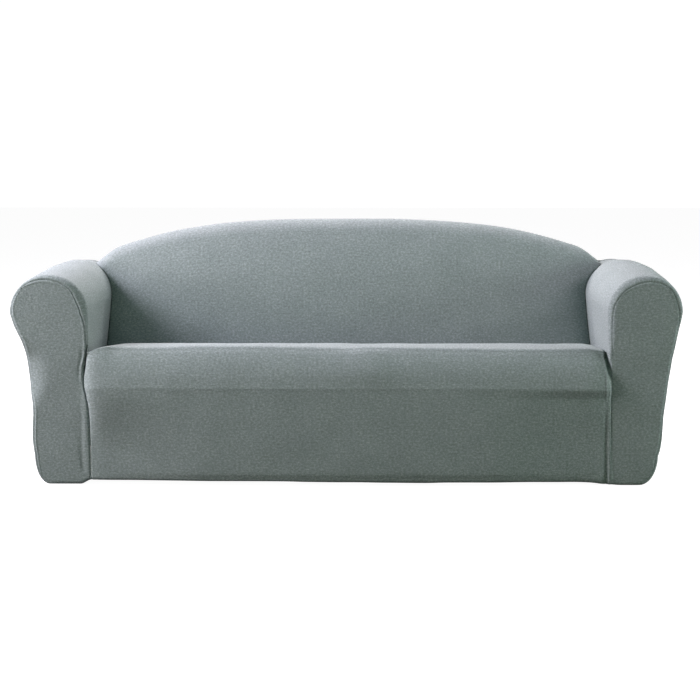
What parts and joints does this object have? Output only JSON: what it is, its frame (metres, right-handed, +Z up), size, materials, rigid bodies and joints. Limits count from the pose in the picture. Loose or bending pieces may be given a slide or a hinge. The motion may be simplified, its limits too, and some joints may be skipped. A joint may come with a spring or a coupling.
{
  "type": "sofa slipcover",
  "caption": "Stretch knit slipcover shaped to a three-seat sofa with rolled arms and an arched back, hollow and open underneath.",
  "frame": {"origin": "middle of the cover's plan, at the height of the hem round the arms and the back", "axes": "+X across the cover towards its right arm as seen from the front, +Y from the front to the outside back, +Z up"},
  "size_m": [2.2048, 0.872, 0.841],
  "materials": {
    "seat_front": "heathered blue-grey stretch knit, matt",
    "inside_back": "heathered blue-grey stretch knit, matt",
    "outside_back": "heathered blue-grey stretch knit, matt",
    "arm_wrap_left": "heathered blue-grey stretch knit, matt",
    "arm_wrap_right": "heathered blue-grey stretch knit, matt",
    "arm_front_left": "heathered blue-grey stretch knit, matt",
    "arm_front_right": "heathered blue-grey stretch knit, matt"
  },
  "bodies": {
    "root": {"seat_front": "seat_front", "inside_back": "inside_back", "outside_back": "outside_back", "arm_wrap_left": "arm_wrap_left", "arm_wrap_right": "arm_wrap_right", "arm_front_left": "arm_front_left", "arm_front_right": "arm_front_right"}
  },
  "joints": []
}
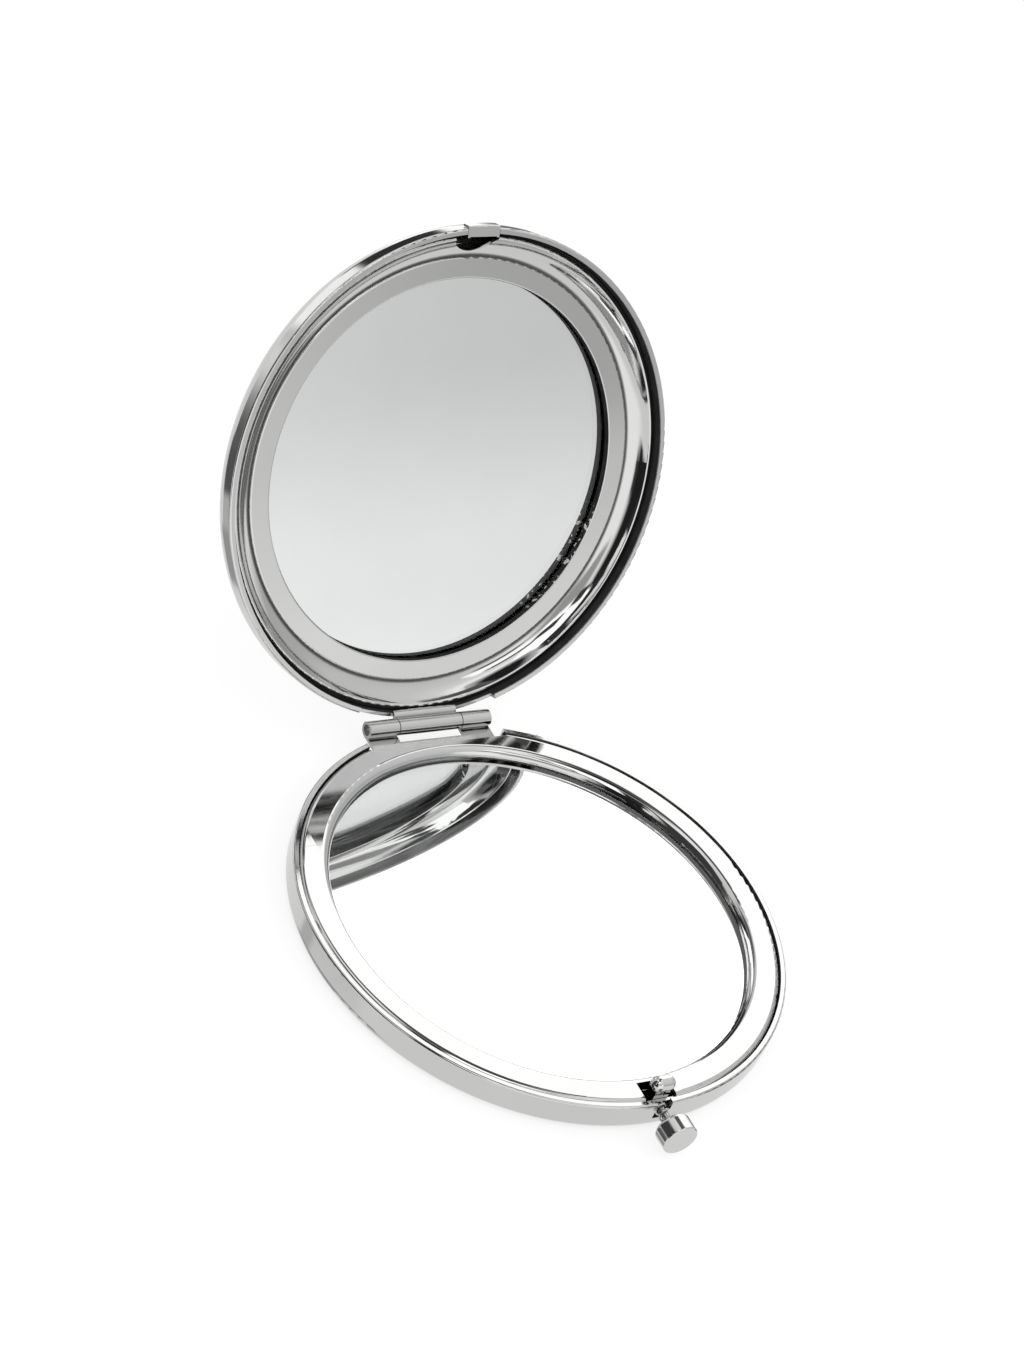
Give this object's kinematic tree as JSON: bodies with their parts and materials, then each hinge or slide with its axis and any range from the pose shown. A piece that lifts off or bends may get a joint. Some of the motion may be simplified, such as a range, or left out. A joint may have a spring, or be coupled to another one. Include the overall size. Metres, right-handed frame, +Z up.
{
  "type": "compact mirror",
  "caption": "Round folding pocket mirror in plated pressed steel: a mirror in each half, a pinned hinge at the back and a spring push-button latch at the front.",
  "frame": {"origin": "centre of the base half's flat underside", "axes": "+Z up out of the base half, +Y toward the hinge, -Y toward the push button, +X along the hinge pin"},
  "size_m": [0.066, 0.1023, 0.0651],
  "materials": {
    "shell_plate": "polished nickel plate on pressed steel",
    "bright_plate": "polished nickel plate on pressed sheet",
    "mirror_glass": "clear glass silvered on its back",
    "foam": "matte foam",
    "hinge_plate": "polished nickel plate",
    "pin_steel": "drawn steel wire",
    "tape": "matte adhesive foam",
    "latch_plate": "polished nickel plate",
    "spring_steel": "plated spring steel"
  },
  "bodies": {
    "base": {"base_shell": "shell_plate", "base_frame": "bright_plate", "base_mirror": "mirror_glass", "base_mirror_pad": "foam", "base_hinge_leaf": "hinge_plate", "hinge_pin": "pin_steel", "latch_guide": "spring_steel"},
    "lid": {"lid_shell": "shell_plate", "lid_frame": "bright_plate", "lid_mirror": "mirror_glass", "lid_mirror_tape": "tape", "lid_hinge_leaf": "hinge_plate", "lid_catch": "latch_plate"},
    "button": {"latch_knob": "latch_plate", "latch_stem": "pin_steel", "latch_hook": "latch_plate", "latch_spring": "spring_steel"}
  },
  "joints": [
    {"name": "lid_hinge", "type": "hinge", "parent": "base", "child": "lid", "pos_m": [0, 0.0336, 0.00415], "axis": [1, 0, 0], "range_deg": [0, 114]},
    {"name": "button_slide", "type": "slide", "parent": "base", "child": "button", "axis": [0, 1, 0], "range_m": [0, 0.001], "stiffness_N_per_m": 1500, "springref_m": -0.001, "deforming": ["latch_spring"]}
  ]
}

Exercise objective: Take the material above and return all of it exactly.

Solution below:
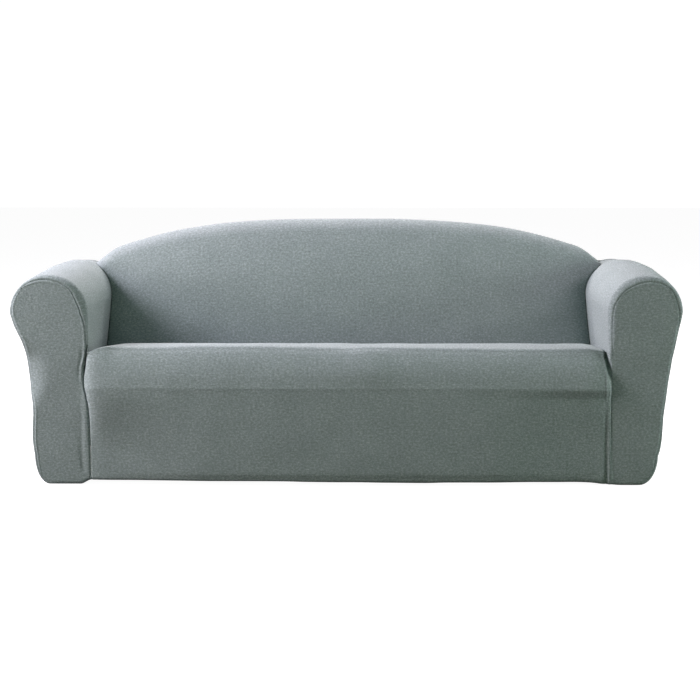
What parts and joints does this object have? Output only JSON: what it is, its frame (metres, right-handed, +Z up), size, materials, rigid bodies and joints. Limits count from the pose in the picture. Loose or bending pieces may be given a slide or a hinge. The motion may be simplified, its limits too, and some joints may be skipped. A joint may come with a spring or a coupling.
{
  "type": "sofa slipcover",
  "caption": "Stretch knit slipcover shaped to a three-seat sofa with rolled arms and an arched back, hollow and open underneath.",
  "frame": {"origin": "middle of the cover's plan, at the height of the hem round the arms and the back", "axes": "+X across the cover towards its right arm as seen from the front, +Y from the front to the outside back, +Z up"},
  "size_m": [2.2048, 0.872, 0.841],
  "materials": {
    "seat_front": "heathered blue-grey stretch knit, matt",
    "inside_back": "heathered blue-grey stretch knit, matt",
    "outside_back": "heathered blue-grey stretch knit, matt",
    "arm_wrap_left": "heathered blue-grey stretch knit, matt",
    "arm_wrap_right": "heathered blue-grey stretch knit, matt",
    "arm_front_left": "heathered blue-grey stretch knit, matt",
    "arm_front_right": "heathered blue-grey stretch knit, matt"
  },
  "bodies": {
    "root": {"seat_front": "seat_front", "inside_back": "inside_back", "outside_back": "outside_back", "arm_wrap_left": "arm_wrap_left", "arm_wrap_right": "arm_wrap_right", "arm_front_left": "arm_front_left", "arm_front_right": "arm_front_right"}
  },
  "joints": []
}
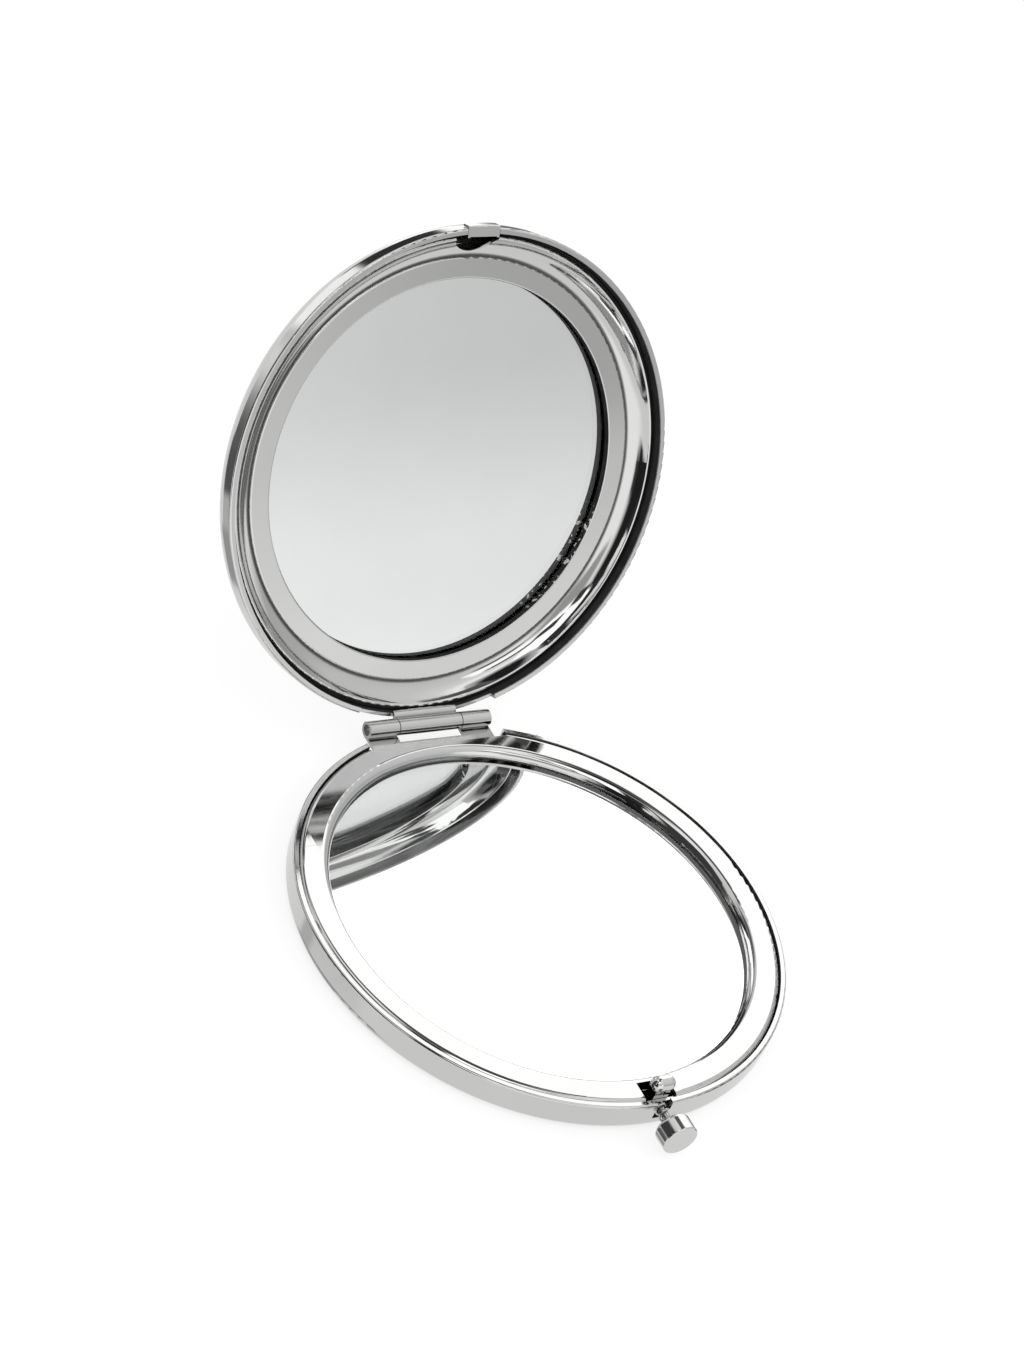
Give this object's kinematic tree as JSON: bodies with their parts and materials, then each hinge or slide with its axis and any range from the pose shown. A piece that lifts off or bends may get a joint. Some of the motion may be simplified, such as a range, or left out. A joint may have a spring, or be coupled to another one. Include the overall size. Metres, right-handed frame, +Z up.
{
  "type": "compact mirror",
  "caption": "Round folding pocket mirror in plated pressed steel: a mirror in each half, a pinned hinge at the back and a spring push-button latch at the front.",
  "frame": {"origin": "centre of the base half's flat underside", "axes": "+Z up out of the base half, +Y toward the hinge, -Y toward the push button, +X along the hinge pin"},
  "size_m": [0.066, 0.1023, 0.0651],
  "materials": {
    "shell_plate": "polished nickel plate on pressed steel",
    "bright_plate": "polished nickel plate on pressed sheet",
    "mirror_glass": "clear glass silvered on its back",
    "foam": "matte foam",
    "hinge_plate": "polished nickel plate",
    "pin_steel": "drawn steel wire",
    "tape": "matte adhesive foam",
    "latch_plate": "polished nickel plate",
    "spring_steel": "plated spring steel"
  },
  "bodies": {
    "base": {"base_shell": "shell_plate", "base_frame": "bright_plate", "base_mirror": "mirror_glass", "base_mirror_pad": "foam", "base_hinge_leaf": "hinge_plate", "hinge_pin": "pin_steel", "latch_guide": "spring_steel"},
    "lid": {"lid_shell": "shell_plate", "lid_frame": "bright_plate", "lid_mirror": "mirror_glass", "lid_mirror_tape": "tape", "lid_hinge_leaf": "hinge_plate", "lid_catch": "latch_plate"},
    "button": {"latch_knob": "latch_plate", "latch_stem": "pin_steel", "latch_hook": "latch_plate", "latch_spring": "spring_steel"}
  },
  "joints": [
    {"name": "lid_hinge", "type": "hinge", "parent": "base", "child": "lid", "pos_m": [0, 0.0336, 0.00415], "axis": [1, 0, 0], "range_deg": [0, 114]},
    {"name": "button_slide", "type": "slide", "parent": "base", "child": "button", "axis": [0, 1, 0], "range_m": [0, 0.001], "stiffness_N_per_m": 1500, "springref_m": -0.001, "deforming": ["latch_spring"]}
  ]
}